The data below holds a line containing "Write part 3" and a line containing "lamp.visible_transmission = False"; please quote exactly those two lines and every line between them, and nothing else.

--- Start Records for processing ---

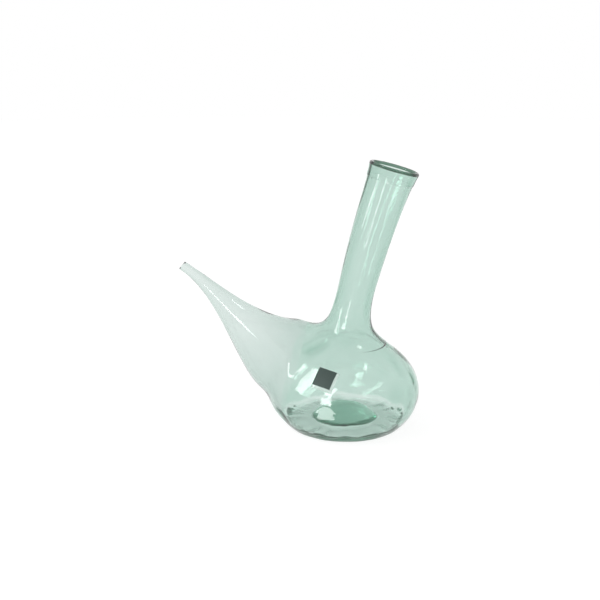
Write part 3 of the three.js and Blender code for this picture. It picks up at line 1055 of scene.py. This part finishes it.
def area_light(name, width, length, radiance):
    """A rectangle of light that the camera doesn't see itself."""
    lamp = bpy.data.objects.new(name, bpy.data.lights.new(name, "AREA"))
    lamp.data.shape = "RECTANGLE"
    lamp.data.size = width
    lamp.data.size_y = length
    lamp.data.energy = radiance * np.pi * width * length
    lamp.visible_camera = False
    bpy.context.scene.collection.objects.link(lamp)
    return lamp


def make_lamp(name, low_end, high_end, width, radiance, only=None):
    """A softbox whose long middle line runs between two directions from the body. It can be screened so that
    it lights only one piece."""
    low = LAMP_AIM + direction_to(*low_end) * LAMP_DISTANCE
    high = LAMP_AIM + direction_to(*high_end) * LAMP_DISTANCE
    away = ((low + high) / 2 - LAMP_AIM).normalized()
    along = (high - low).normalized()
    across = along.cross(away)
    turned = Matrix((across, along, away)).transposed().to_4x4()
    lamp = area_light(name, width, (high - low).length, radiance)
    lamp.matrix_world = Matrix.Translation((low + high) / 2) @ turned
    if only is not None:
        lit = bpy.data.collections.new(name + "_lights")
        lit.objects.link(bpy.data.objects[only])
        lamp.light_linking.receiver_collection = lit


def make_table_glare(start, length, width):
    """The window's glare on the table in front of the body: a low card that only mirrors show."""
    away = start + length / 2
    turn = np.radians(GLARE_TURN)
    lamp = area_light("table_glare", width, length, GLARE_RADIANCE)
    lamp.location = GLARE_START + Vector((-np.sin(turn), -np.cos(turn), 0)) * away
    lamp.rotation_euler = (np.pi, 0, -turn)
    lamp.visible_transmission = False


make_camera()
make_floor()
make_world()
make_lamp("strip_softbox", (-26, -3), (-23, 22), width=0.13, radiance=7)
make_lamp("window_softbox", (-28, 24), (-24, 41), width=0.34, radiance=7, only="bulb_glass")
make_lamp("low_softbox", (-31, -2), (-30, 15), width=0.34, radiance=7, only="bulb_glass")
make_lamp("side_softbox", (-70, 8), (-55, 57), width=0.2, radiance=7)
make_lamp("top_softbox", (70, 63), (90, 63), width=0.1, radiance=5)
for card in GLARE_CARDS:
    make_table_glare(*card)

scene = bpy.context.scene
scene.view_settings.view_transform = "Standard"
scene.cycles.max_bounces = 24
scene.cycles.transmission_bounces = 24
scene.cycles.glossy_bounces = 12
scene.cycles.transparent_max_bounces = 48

--- End Records for processing ---
--- Start Records for processing ---

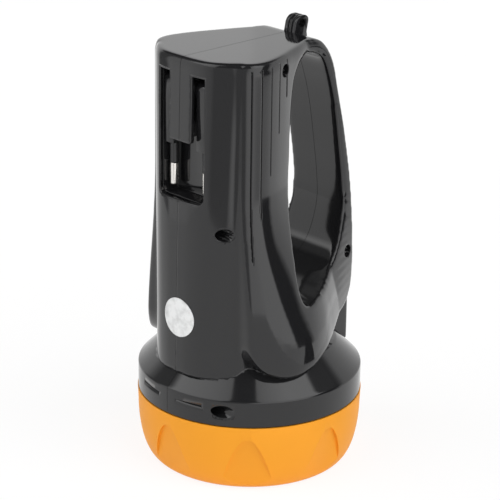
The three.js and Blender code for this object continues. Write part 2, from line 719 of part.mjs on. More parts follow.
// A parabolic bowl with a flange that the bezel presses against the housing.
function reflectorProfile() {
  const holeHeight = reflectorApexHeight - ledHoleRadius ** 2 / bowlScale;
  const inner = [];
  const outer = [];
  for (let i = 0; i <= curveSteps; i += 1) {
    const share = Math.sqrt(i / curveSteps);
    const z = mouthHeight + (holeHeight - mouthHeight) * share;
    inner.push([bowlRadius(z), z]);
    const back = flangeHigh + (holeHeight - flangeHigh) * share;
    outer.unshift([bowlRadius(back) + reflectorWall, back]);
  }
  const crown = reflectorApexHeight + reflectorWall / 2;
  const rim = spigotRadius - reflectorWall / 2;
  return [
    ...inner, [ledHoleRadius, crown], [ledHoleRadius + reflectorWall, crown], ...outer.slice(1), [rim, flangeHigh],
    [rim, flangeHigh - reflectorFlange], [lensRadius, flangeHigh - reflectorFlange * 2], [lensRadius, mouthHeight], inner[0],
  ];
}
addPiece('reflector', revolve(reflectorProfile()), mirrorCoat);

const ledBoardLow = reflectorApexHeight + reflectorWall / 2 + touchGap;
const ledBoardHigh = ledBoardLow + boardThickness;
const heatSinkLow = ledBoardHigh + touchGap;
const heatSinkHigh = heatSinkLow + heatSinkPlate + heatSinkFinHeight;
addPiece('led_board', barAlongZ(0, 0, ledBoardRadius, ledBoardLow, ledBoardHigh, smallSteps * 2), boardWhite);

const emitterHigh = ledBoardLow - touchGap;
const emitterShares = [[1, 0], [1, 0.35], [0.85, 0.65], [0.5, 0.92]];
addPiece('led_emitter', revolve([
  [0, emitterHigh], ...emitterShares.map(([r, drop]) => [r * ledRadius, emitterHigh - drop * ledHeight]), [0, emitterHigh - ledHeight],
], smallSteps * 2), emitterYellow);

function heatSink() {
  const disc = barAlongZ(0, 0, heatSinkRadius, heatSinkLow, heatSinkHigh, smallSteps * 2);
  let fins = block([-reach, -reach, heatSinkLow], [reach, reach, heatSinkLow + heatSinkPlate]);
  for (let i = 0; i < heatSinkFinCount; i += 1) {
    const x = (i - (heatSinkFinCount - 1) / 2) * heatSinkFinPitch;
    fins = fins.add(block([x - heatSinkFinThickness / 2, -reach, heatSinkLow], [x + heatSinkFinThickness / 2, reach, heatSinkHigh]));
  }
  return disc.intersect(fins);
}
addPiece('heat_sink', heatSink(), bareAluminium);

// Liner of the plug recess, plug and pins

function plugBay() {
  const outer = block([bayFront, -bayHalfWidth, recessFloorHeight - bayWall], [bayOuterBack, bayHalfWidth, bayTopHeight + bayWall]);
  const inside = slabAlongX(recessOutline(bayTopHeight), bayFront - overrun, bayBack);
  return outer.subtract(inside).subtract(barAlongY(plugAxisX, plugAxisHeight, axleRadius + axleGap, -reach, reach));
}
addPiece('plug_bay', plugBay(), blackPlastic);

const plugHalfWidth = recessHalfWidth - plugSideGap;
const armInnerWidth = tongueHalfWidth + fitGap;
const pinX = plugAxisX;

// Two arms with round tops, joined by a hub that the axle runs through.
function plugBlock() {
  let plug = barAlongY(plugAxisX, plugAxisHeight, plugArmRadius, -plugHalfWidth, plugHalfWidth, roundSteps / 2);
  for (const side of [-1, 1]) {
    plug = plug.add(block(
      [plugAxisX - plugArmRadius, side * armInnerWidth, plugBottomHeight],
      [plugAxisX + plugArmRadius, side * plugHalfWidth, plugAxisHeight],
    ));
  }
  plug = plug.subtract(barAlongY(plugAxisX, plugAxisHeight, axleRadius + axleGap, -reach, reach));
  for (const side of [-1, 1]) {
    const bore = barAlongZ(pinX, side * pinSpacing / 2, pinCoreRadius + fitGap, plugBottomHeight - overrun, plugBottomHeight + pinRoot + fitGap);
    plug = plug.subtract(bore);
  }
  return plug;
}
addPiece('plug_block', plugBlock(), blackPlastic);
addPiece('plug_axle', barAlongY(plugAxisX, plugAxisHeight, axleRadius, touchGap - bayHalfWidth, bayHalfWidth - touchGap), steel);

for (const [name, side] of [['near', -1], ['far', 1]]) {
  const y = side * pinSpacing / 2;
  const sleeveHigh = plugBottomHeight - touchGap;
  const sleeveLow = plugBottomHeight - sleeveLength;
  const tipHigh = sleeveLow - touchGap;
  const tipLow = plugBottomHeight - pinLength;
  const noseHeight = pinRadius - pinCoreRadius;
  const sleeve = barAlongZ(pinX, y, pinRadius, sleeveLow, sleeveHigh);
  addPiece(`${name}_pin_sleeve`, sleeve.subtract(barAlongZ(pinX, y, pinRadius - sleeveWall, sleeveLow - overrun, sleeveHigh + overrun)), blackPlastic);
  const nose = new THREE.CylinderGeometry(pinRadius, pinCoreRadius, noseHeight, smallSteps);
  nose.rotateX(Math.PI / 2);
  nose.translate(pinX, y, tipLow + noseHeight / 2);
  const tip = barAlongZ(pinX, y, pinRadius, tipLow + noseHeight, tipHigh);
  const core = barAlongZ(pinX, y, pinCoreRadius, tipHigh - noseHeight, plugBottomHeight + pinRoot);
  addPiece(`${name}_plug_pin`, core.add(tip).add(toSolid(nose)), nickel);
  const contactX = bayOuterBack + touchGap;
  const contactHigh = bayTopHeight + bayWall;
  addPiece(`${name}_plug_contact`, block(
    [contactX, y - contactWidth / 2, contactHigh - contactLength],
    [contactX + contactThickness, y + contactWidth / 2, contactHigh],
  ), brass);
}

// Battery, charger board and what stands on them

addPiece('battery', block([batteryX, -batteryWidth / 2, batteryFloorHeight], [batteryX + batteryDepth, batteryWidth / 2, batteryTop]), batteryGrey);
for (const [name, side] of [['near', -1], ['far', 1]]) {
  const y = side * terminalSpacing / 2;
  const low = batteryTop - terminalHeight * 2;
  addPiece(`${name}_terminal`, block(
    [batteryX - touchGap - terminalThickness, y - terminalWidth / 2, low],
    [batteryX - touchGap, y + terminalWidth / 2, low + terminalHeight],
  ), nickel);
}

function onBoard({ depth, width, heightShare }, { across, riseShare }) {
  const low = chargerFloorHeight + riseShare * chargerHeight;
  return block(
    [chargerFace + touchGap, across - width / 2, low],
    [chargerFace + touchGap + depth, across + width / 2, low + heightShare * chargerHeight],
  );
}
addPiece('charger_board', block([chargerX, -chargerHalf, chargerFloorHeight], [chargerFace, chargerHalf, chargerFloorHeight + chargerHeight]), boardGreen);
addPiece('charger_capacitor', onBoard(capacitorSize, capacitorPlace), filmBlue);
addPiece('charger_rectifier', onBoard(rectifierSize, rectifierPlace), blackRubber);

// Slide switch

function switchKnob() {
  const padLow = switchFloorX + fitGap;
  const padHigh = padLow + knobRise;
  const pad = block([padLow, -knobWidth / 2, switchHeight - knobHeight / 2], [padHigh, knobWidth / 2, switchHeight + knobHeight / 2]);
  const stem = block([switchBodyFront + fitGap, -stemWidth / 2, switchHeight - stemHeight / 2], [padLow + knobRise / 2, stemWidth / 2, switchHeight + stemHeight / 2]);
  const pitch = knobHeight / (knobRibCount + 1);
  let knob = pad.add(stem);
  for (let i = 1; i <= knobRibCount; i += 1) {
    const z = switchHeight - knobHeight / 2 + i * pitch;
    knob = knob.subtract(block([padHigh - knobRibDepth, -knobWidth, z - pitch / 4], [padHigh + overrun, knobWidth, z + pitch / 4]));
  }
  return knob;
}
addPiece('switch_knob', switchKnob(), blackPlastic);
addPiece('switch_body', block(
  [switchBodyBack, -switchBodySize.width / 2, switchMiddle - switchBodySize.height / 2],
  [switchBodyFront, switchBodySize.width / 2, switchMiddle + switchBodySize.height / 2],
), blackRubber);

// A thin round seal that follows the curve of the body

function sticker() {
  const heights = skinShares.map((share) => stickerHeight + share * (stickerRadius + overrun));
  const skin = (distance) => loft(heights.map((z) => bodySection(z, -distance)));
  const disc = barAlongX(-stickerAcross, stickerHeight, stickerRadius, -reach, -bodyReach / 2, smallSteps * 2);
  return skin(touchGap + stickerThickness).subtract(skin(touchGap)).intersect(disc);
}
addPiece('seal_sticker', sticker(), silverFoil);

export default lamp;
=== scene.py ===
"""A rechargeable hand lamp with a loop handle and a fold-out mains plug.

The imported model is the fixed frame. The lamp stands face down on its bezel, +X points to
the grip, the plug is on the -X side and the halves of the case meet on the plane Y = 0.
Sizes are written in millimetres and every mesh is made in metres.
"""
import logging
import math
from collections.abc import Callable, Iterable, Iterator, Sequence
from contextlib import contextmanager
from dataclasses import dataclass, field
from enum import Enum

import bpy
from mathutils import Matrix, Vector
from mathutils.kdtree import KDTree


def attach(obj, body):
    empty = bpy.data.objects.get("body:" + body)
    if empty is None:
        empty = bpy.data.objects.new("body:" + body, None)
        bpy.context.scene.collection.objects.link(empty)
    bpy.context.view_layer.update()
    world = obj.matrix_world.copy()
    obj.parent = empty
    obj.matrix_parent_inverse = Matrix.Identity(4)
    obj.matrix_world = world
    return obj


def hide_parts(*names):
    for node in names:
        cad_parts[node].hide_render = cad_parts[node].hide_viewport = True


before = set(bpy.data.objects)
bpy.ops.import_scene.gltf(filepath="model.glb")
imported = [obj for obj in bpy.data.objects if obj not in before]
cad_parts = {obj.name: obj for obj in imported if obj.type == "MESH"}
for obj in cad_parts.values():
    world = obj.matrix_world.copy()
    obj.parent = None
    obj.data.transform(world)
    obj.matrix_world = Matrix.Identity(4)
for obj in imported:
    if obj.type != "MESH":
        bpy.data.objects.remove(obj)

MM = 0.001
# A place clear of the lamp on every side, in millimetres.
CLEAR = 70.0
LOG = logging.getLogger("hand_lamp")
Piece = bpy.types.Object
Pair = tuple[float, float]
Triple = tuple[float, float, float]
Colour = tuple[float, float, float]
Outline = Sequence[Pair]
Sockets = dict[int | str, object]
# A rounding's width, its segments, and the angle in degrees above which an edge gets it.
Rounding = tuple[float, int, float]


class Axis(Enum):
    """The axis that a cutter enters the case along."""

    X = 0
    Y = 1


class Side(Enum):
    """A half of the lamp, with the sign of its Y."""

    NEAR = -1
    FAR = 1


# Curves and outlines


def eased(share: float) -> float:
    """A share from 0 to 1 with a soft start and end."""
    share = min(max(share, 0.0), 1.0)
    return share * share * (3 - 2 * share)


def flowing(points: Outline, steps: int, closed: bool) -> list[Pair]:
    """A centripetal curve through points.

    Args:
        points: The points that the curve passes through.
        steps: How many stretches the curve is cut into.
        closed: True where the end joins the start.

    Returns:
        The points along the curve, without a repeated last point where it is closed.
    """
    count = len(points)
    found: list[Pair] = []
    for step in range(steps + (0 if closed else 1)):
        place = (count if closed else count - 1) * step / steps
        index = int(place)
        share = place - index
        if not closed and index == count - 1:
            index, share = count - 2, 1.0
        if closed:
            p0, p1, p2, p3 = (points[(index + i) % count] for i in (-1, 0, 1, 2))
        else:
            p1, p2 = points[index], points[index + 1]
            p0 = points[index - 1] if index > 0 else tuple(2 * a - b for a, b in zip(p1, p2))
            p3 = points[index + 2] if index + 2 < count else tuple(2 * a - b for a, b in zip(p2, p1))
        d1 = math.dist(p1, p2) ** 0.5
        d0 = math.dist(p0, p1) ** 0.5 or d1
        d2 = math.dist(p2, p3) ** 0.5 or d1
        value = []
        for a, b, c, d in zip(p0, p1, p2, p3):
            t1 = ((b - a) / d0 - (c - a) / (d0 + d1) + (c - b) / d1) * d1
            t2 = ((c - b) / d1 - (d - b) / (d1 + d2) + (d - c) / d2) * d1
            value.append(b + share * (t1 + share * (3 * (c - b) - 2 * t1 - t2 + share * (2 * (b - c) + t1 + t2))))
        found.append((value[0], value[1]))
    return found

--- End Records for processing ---

→ Written response:
Write part 3 of the three.js and Blender code for this picture. It picks up at line 1055 of scene.py. This part finishes it.
def area_light(name, width, length, radiance):
    """A rectangle of light that the camera doesn't see itself."""
    lamp = bpy.data.objects.new(name, bpy.data.lights.new(name, "AREA"))
    lamp.data.shape = "RECTANGLE"
    lamp.data.size = width
    lamp.data.size_y = length
    lamp.data.energy = radiance * np.pi * width * length
    lamp.visible_camera = False
    bpy.context.scene.collection.objects.link(lamp)
    return lamp


def make_lamp(name, low_end, high_end, width, radiance, only=None):
    """A softbox whose long middle line runs between two directions from the body. It can be screened so that
    it lights only one piece."""
    low = LAMP_AIM + direction_to(*low_end) * LAMP_DISTANCE
    high = LAMP_AIM + direction_to(*high_end) * LAMP_DISTANCE
    away = ((low + high) / 2 - LAMP_AIM).normalized()
    along = (high - low).normalized()
    across = along.cross(away)
    turned = Matrix((across, along, away)).transposed().to_4x4()
    lamp = area_light(name, width, (high - low).length, radiance)
    lamp.matrix_world = Matrix.Translation((low + high) / 2) @ turned
    if only is not None:
        lit = bpy.data.collections.new(name + "_lights")
        lit.objects.link(bpy.data.objects[only])
        lamp.light_linking.receiver_collection = lit


def make_table_glare(start, length, width):
    """The window's glare on the table in front of the body: a low card that only mirrors show."""
    away = start + length / 2
    turn = np.radians(GLARE_TURN)
    lamp = area_light("table_glare", width, length, GLARE_RADIANCE)
    lamp.location = GLARE_START + Vector((-np.sin(turn), -np.cos(turn), 0)) * away
    lamp.rotation_euler = (np.pi, 0, -turn)
    lamp.visible_transmission = False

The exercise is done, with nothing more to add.